Flashing Slowly (3 sec) - Cartridge is low on ink but can continue to be used.
Flashing Fast (1 sec) - Cartridge needs to be replaced.
No Light - Cartridge is not recognised. Remove, wipe chip and re-install.
It's very rare to have one of these cartridges not recognised, but if the light doesn't come on after wiping the chip just get in touch and we'll replace the cartridge!
Compatible cartridges often feature a plastic 'PULL' strip that covers a small air hole, usually located on the spine of the cartridge. With this air hole covered, a vacuum is maintained inside the ink chamber. This needs to be released before ink can flow correctly through the printer and onto the paper.
Indeed, the main cause of poor print quality is when a PULL tab or tear off strip has not been fully removed from the cartridge. This is the first thing to check during installation.
Sometimes when the plastic strip is fully removed, adhesive can remain partially blocking the air hole beneath, again, restricting ink flow in the process.
A pin or paper clip can be used to ensure the air hole is clear.
Poor print quality is more likely to occur just after installing a replacement cartridge or when a cartridge is almost depleted.
When installing a new cartridge, not only is this an opportunity for air to enter the print system, but new cartridges will have been agitated throughout their journey to you and can contain small air bubbles within the formulation.
If you experience poor print quality after replacing a cartridge, and you've checked that any air hole is clear, it is usual practice to perform a Nozzle Check. This can be named Nozzle Check, Print Quality Test or similar but the resulting test sheet will contain several sections of pure ink from each individual cartridge. This will determine the cause of poor print quality much better than printing your own 'test' print.
If any areas are missing from the Nozzle Check sheet, follow this up with a Head Clean from your printer's menu. Both are usually found under the Tools or Maintenance menu.
It is good practice to perform another Nozzle Check after performing a Head Clean as this will show whether any improvement has been made. Sometimes up to 3 Head Cleans may be required but we don't recommend more than that are run consecutively. Some printers also provide a Deep Head Clean option should the standard Head Clean option prove fruitless. This will use more ink than a regular clean.
A pin or paper clip can be used to ensure the air hole is clear.
We do try to list as many compatible printers as possible on our boxes but it is not always possible!
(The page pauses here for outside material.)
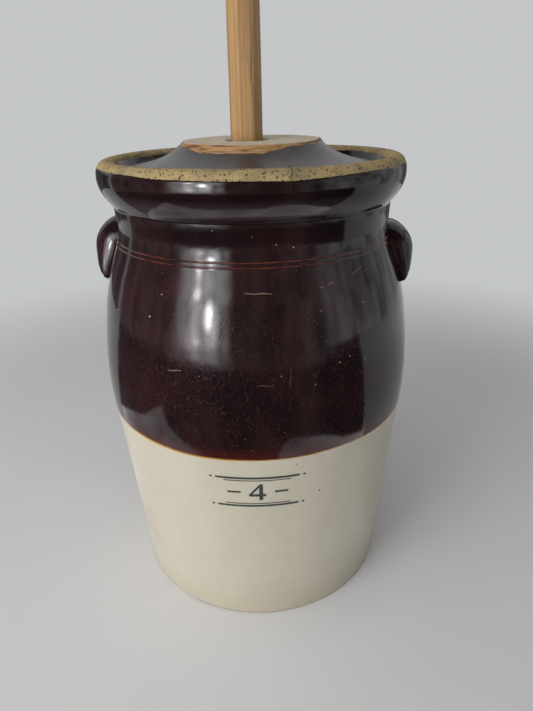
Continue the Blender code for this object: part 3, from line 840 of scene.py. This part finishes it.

Not least because new printers are always being released in the newest ranges, but in some situations there are nearly 100 printers we'd have to list.
If you've received your order and are not sure if the cartridges are the correct ones, we're always happy for you to get in touch. With a few simple questions we can make sure you have the correct item!
Packing errors are very rare due to our accurate scanning system, so as long as you've ordered for the correct printer then 99.99% of the time you should have the correct cartridge.
You can always cross reference the cartridge code you've received with those already installed in the printer. Just bear in mind that cartridge codes can have slight variations when buying from different suppliers.
For example: CLI-251, C251, CLI251, 251C are all code variations of the same Canon CLI-251 cartridge range. Likewise, B-LC203, LC-203, LC203, 203BK are all code variations of the same Brother LC203 range.
If you suddenly find previously working cartridges are not recognised by your printer, you may have received a firmware update from your printer manufacturer. Firmware updates are usually used to improve the functionality of a product but recently they have been used to prevent third party cartridges from being used.
If this happens, we have you covered. Our Firmware Guarantee protects your purchase in this instance and we will either provide instructions on how to install a 'roll back' firmware update manually, exchange the cartridges for a newer version unaffected by the update or a refund if you prefer.
We can also advise on changing printer settings to help prevent future updates from disrupting your printing. Contact us if you think you might be experiencing this issue.
Again, another common query is where the toner cartridge we have sent looks either smaller or larger than the one installed in your printer.
If the new toner is smaller in size, 9 times out of 10 this is because your current toner will be installed inside a Drum Unit.
If you remove your toner from its Drum Unit you should see that the actual toner is a comparable size to the replacement we have sent.
Alternatively if your new toner looks larger than the one installed in your printer, we find the reason for this is usually one of two things. Either the toner still has a Black or Orange plastic guard attached or it has a larger handle by design which makes the toner look that little bit bigger.
Please also check you have ordered the correct product. We do find some customers order incorrectly, particularly when performing an internet or Google search before arriving at our website
Of course if this is not the case, we're always happy to double check everything is as it should be!
Cartridge capacity can be measured both in terms of the ink volume in millilitres or 'Page Yield at 5% Coverage'. Generally toners are measured in Page Yield but it is becoming more common for higher capacity ink cartridges to be measured in the same way.
The '5% Coverage' term is an industry standard measurement by the ISO (Industrial Standards Organisation) and is designed to compare the volume of Ink Cartridges and Toners across different manufacturers accurately.
The quoted page yield figure is not a guarantee of the number of pages you should expect from a particular cartridge, but is the expected yield if that cartridge was continuously printing at 5% page coverage. Of course, in real life use this rarely happens and in fact most pages are printed at 10% or more coverage, so fewer pages are possible.
The figure should be used as a standard by which to compare cartridges against each other in terms of value for money when deciding on which printer to purchase, rather than the actual expected output.